• Data for this exercise:
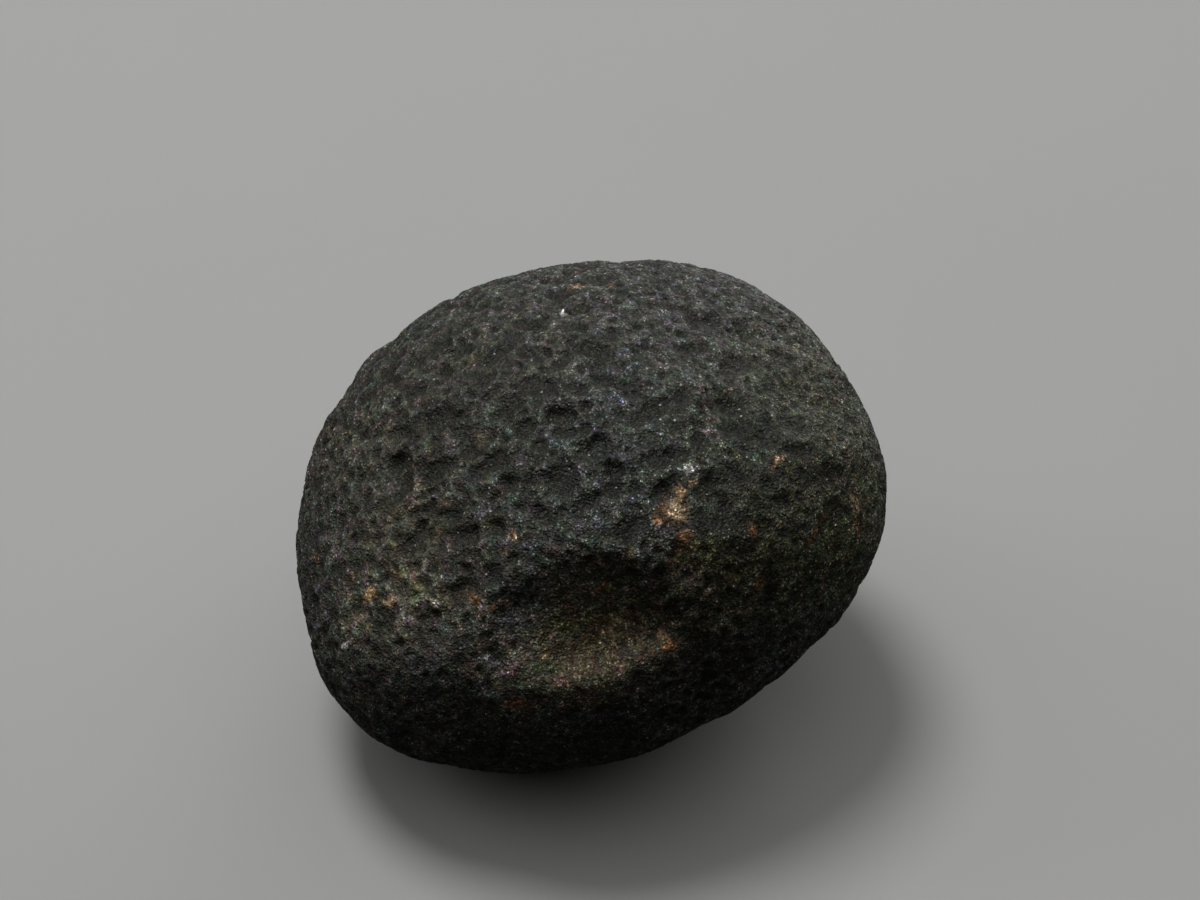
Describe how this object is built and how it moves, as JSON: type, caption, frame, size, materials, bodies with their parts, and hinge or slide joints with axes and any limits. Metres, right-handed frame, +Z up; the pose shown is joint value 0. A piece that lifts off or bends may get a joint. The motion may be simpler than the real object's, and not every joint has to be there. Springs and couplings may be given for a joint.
{
  "type": "saffordite",
  "caption": "Rounded pitted nodule of frosted black natural glass with a thumbprint hollow in its front and a small worn foot.",
  "frame": {"origin": "on the surface it rests on, under the middle of the nodule's box", "axes": "+Z up as it rests, +X towards its raised right end, -Y towards the hollow in its front"},
  "size_m": [0.028, 0.026, 0.0214],
  "materials": {
    "frosted_glass": "matte etched natural skin, opaque"
  },
  "bodies": {
    "root": {"nodule": "frosted_glass"}
  },
  "joints": []
}
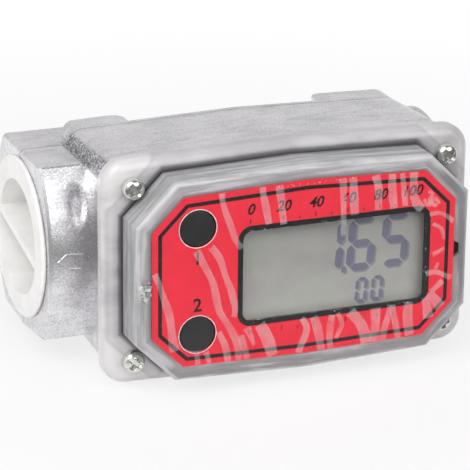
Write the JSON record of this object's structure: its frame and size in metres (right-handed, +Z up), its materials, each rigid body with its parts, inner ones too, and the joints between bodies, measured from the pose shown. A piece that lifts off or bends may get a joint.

• Directive:
Reproduce all of the data exactly as given.

• Final result:
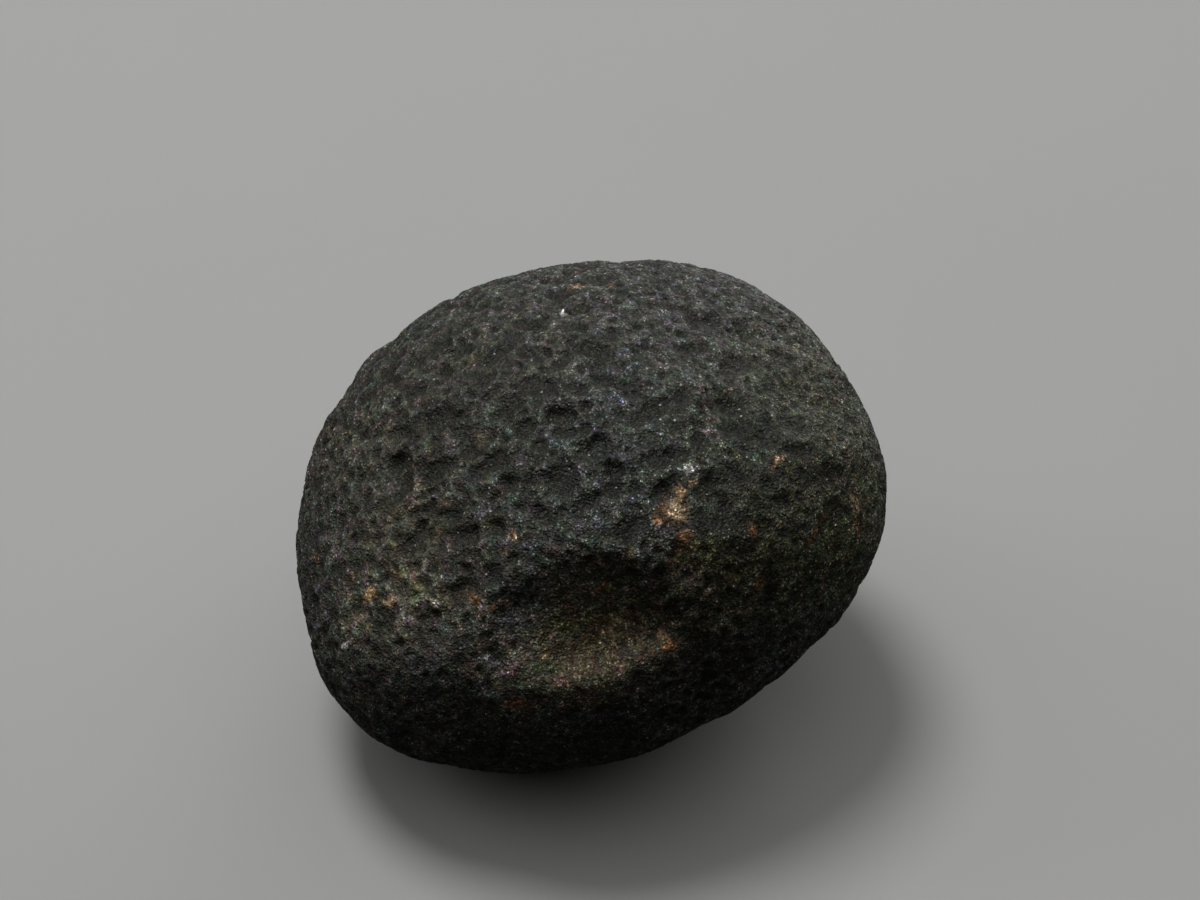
Describe how this object is built and how it moves, as JSON: type, caption, frame, size, materials, bodies with their parts, and hinge or slide joints with axes and any limits. Metres, right-handed frame, +Z up; the pose shown is joint value 0. A piece that lifts off or bends may get a joint. The motion may be simpler than the real object's, and not every joint has to be there. Springs and couplings may be given for a joint.
{
  "type": "saffordite",
  "caption": "Rounded pitted nodule of frosted black natural glass with a thumbprint hollow in its front and a small worn foot.",
  "frame": {"origin": "on the surface it rests on, under the middle of the nodule's box", "axes": "+Z up as it rests, +X towards its raised right end, -Y towards the hollow in its front"},
  "size_m": [0.028, 0.026, 0.0214],
  "materials": {
    "frosted_glass": "matte etched natural skin, opaque"
  },
  "bodies": {
    "root": {"nodule": "frosted_glass"}
  },
  "joints": []
}
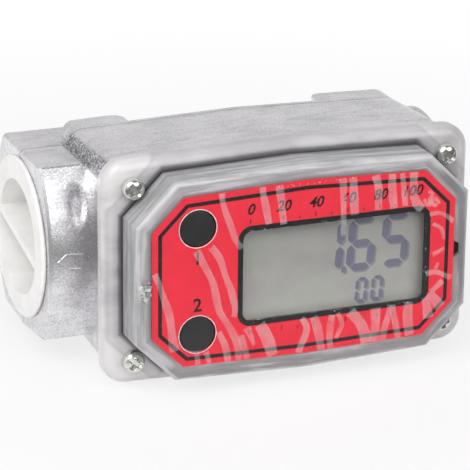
Write the JSON record of this object's structure: its frame and size in metres (right-handed, +Z up), its materials, each rigid body with its parts, inner ones too, and the joints between bodies, measured from the pose shown. A piece that lifts off or bends may get a joint.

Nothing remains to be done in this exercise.